→ **Work required**
Nothing but the lines from the one containing "attach_to_body(obj, body)" down to the one containing "const DEGREE = Math.PI / 180;", both included, should be echoed, and each exactly as it stands.

→ **Extracted material**
::::::::::

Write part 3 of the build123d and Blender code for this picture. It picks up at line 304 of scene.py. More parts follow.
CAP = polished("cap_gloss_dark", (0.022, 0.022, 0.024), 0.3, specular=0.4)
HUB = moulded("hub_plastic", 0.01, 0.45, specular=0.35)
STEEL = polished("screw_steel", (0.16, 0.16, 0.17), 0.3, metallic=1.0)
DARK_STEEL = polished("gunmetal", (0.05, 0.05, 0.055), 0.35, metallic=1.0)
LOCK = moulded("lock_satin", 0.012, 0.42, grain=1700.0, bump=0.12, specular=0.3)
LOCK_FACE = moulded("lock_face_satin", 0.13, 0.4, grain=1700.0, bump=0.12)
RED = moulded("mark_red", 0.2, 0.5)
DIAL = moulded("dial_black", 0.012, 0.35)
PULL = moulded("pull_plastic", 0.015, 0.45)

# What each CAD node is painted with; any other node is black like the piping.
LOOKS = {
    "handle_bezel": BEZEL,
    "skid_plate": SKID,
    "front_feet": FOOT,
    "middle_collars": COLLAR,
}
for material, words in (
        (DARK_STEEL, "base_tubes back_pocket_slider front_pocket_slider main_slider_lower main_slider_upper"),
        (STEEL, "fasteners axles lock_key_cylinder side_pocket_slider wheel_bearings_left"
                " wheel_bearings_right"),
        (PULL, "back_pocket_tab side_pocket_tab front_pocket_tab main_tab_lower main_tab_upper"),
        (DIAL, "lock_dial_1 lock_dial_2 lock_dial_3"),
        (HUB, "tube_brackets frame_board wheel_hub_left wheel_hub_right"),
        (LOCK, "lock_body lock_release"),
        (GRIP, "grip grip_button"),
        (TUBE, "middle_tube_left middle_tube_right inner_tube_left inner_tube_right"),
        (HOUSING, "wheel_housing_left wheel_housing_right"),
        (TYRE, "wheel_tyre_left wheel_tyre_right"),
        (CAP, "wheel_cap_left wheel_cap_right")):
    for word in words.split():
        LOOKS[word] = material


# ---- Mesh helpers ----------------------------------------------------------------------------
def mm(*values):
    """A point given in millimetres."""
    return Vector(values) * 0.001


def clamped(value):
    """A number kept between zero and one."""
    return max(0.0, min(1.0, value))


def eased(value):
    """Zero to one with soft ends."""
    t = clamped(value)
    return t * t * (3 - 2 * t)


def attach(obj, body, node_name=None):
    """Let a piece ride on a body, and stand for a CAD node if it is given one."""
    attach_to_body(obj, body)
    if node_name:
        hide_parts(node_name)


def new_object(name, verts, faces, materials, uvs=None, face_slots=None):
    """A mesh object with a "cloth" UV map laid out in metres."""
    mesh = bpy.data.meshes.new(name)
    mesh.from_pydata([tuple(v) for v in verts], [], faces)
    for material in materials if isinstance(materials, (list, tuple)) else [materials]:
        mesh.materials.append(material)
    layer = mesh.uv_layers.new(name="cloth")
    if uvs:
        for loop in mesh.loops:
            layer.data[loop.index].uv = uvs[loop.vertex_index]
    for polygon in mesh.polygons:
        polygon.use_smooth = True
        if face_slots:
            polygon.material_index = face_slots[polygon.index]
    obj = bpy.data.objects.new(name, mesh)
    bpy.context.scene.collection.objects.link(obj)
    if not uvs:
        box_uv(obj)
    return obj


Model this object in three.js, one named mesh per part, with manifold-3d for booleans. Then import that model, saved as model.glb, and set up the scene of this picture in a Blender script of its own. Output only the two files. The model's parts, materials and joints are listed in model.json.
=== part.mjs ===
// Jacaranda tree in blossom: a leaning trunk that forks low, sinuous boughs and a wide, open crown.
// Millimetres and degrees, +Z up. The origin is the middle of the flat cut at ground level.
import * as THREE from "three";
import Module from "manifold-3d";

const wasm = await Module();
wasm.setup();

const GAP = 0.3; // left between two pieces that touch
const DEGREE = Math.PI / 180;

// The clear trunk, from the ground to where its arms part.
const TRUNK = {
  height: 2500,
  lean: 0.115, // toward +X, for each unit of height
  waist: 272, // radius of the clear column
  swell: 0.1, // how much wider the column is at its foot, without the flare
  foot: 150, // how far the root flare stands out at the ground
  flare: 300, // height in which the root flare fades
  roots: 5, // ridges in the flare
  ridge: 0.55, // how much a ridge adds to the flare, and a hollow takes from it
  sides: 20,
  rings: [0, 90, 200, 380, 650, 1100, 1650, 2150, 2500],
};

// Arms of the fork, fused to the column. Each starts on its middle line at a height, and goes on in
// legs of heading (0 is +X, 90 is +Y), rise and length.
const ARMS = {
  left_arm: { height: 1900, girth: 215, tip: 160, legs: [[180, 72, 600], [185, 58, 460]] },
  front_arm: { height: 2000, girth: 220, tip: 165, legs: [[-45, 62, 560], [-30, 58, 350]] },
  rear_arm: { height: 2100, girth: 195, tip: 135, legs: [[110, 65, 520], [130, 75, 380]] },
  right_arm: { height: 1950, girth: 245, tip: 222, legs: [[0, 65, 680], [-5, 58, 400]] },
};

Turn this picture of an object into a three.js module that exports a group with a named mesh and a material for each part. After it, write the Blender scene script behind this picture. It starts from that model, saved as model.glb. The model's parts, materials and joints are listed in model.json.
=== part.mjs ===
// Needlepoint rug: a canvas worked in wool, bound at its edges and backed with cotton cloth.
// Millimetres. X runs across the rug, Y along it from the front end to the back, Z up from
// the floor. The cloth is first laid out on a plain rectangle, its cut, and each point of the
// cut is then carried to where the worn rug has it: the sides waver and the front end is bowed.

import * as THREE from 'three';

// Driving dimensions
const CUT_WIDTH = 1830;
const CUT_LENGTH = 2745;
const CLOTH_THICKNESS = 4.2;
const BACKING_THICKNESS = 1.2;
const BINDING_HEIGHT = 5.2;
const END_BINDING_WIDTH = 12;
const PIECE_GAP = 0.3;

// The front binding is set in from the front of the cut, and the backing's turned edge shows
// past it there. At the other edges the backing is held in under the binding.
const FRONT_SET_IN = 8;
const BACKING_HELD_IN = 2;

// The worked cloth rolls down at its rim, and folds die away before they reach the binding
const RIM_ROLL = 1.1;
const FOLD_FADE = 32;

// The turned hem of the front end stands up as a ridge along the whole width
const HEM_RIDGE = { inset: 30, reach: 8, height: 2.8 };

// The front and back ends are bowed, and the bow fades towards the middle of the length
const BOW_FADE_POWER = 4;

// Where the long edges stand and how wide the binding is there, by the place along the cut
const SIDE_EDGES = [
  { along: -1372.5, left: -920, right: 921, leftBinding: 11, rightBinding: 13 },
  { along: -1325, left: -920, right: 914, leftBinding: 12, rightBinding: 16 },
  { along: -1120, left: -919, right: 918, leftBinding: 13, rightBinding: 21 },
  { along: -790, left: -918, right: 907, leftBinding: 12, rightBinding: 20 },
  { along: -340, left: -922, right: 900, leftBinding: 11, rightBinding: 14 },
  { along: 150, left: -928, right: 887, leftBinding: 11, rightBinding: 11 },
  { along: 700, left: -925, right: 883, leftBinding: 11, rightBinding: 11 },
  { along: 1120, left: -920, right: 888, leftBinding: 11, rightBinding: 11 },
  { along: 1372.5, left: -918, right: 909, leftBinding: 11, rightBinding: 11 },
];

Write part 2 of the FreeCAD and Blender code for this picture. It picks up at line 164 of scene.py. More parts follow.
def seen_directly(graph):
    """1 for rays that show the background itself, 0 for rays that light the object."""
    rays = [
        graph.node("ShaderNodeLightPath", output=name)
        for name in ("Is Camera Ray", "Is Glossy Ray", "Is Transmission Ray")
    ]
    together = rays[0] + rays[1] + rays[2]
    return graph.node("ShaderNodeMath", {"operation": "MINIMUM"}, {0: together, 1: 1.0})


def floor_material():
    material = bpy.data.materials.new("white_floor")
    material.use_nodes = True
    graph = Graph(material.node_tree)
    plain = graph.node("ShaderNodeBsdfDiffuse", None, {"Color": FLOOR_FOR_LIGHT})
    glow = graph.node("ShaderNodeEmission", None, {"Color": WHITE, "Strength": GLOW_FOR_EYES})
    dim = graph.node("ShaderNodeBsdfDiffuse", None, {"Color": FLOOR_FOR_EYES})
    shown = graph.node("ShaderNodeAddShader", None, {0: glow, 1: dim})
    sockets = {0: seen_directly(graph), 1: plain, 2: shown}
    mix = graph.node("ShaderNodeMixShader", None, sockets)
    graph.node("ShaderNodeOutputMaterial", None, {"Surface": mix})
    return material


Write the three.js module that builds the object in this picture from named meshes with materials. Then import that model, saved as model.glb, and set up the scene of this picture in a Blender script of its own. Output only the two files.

::::::::::

→ **Response**
    attach_to_body(obj, body)
    if node_name:
        hide_parts(node_name)


def new_object(name, verts, faces, materials, uvs=None, face_slots=None):
    """A mesh object with a "cloth" UV map laid out in metres."""
    mesh = bpy.data.meshes.new(name)
    mesh.from_pydata([tuple(v) for v in verts], [], faces)
    for material in materials if isinstance(materials, (list, tuple)) else [materials]:
        mesh.materials.append(material)
    layer = mesh.uv_layers.new(name="cloth")
    if uvs:
        for loop in mesh.loops:
            layer.data[loop.index].uv = uvs[loop.vertex_index]
    for polygon in mesh.polygons:
        polygon.use_smooth = True
        if face_slots:
            polygon.material_index = face_slots[polygon.index]
    obj = bpy.data.objects.new(name, mesh)
    bpy.context.scene.collection.objects.link(obj)
    if not uvs:
        box_uv(obj)
    return obj


Model this object in three.js, one named mesh per part, with manifold-3d for booleans. Then import that model, saved as model.glb, and set up the scene of this picture in a Blender script of its own. Output only the two files. The model's parts, materials and joints are listed in model.json.
=== part.mjs ===
// Jacaranda tree in blossom: a leaning trunk that forks low, sinuous boughs and a wide, open crown.
// Millimetres and degrees, +Z up. The origin is the middle of the flat cut at ground level.
import * as THREE from "three";
import Module from "manifold-3d";

const wasm = await Module();
wasm.setup();

const GAP = 0.3; // left between two pieces that touch
const DEGREE = Math.PI / 180;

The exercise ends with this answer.